Yes, I am talking to you. The diehard sports fan who lives their life through their team and maybe child who plays on the team and takes things WAAAAYYY too seriously! Let’s take a moment and put sports into perspective. I feel I can speak as a subject matter expert on this having played multiple sports since the age of five, having coached sports for 18 years, and being the parent of three boys who have played multiple sports for 18 years…oh yeah, did I mention I have been a Browns, Indians, and Cavalier fan for over 45 years.
Have you never had a bad day where things just didn’t go right? Did someone spill your Starbucks coffee on the sports section of your newspaper this morning? Is your underwear on too tight?
Oh, I understand passion. I understand all about bleeding a team's (not your teams) colors, crying so hard following a high school football loss that I wondered if I had testicles or not. I witnessed The Drive in person, watched The Shot on television, and will never forget when someone punched me in the stomach during the ninth inning of the 1997 World Series Game 7. I've screamed at the television, cursed out the radio, sworn off players who broke my heart and teams that let me down.

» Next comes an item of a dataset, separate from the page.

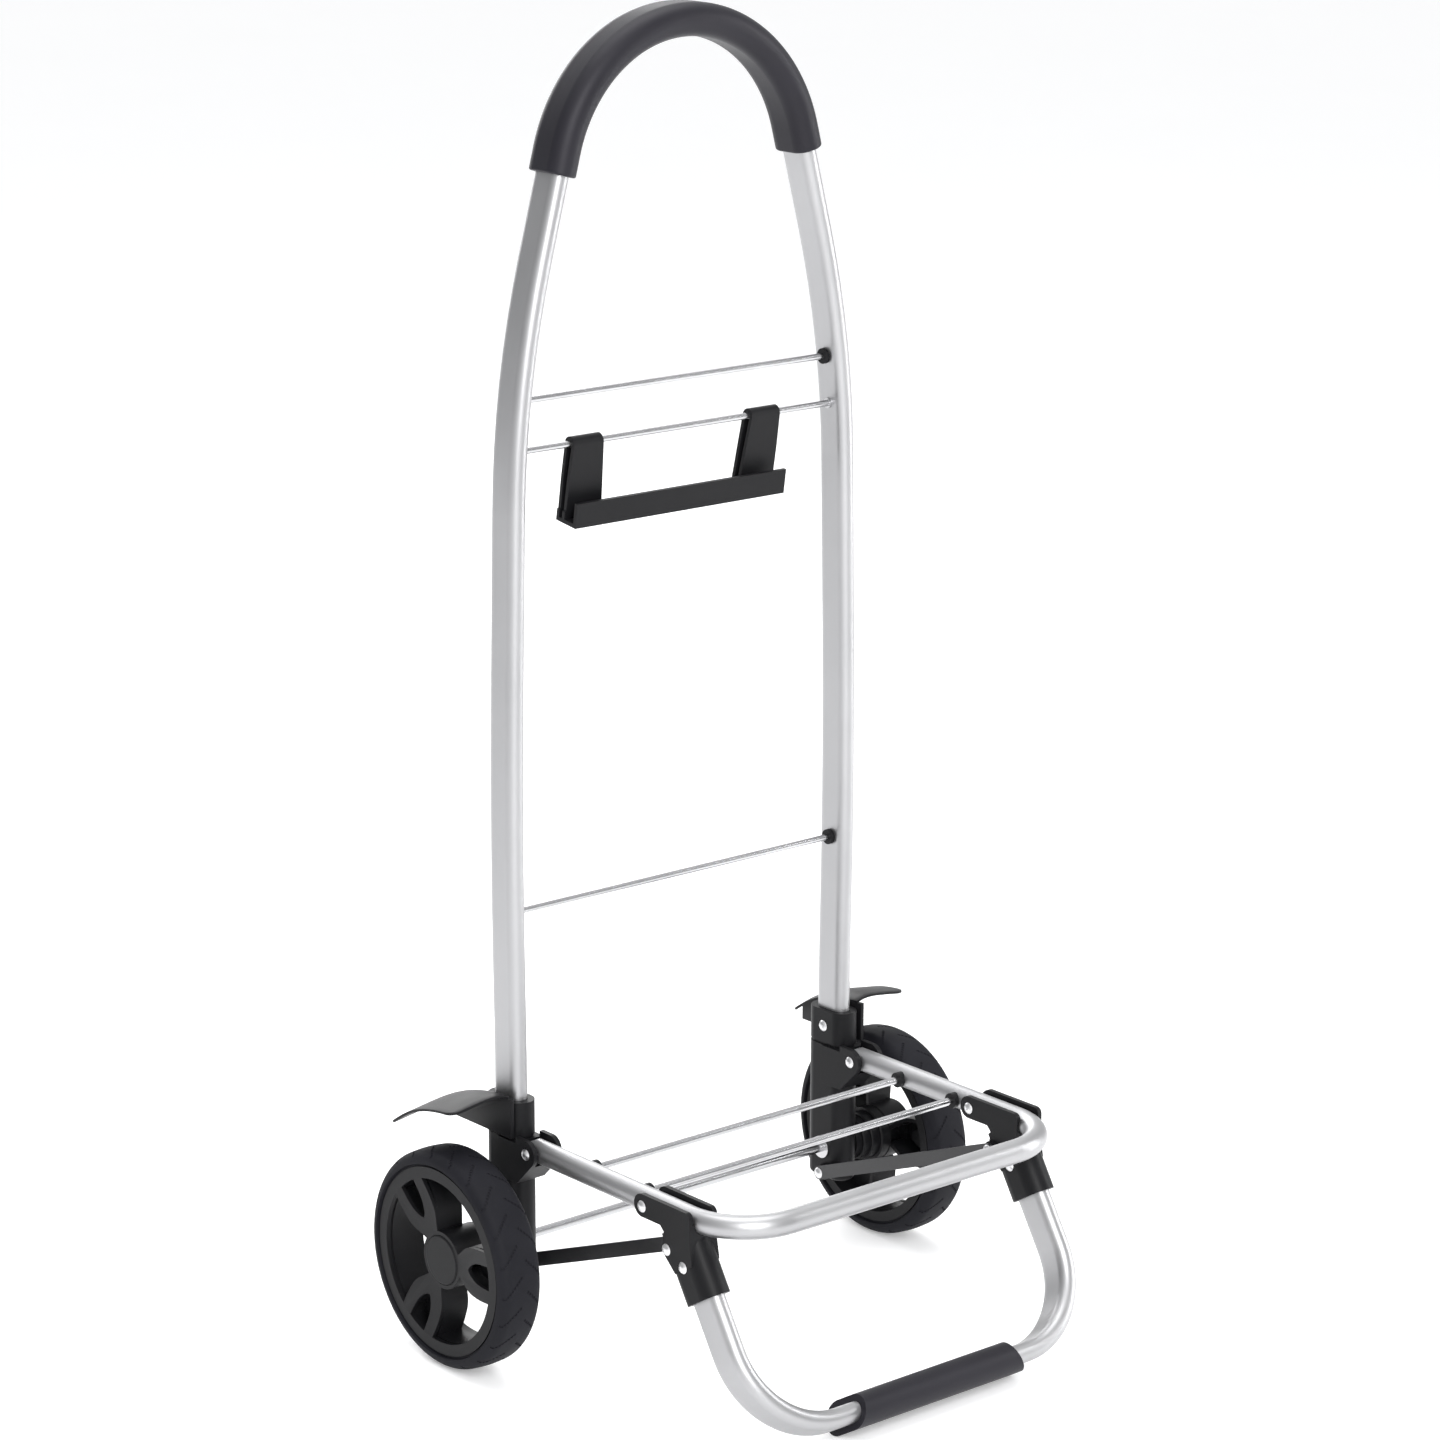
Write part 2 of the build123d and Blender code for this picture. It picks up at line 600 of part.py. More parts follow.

But that is where the passion ended for me and the perspective of sports kicked in. While the crazy sports fanatic seems to believe everything that matters in life involves a ball and a watery cup of beer, most passionate fans are just the opposite. We dig sports, embrace sports, devote much of our lives to sports; playing, coaching, teaching, or watching. But come daybreak, 99 percent of us are able to step away and, oh, I don’t know…go on with our life.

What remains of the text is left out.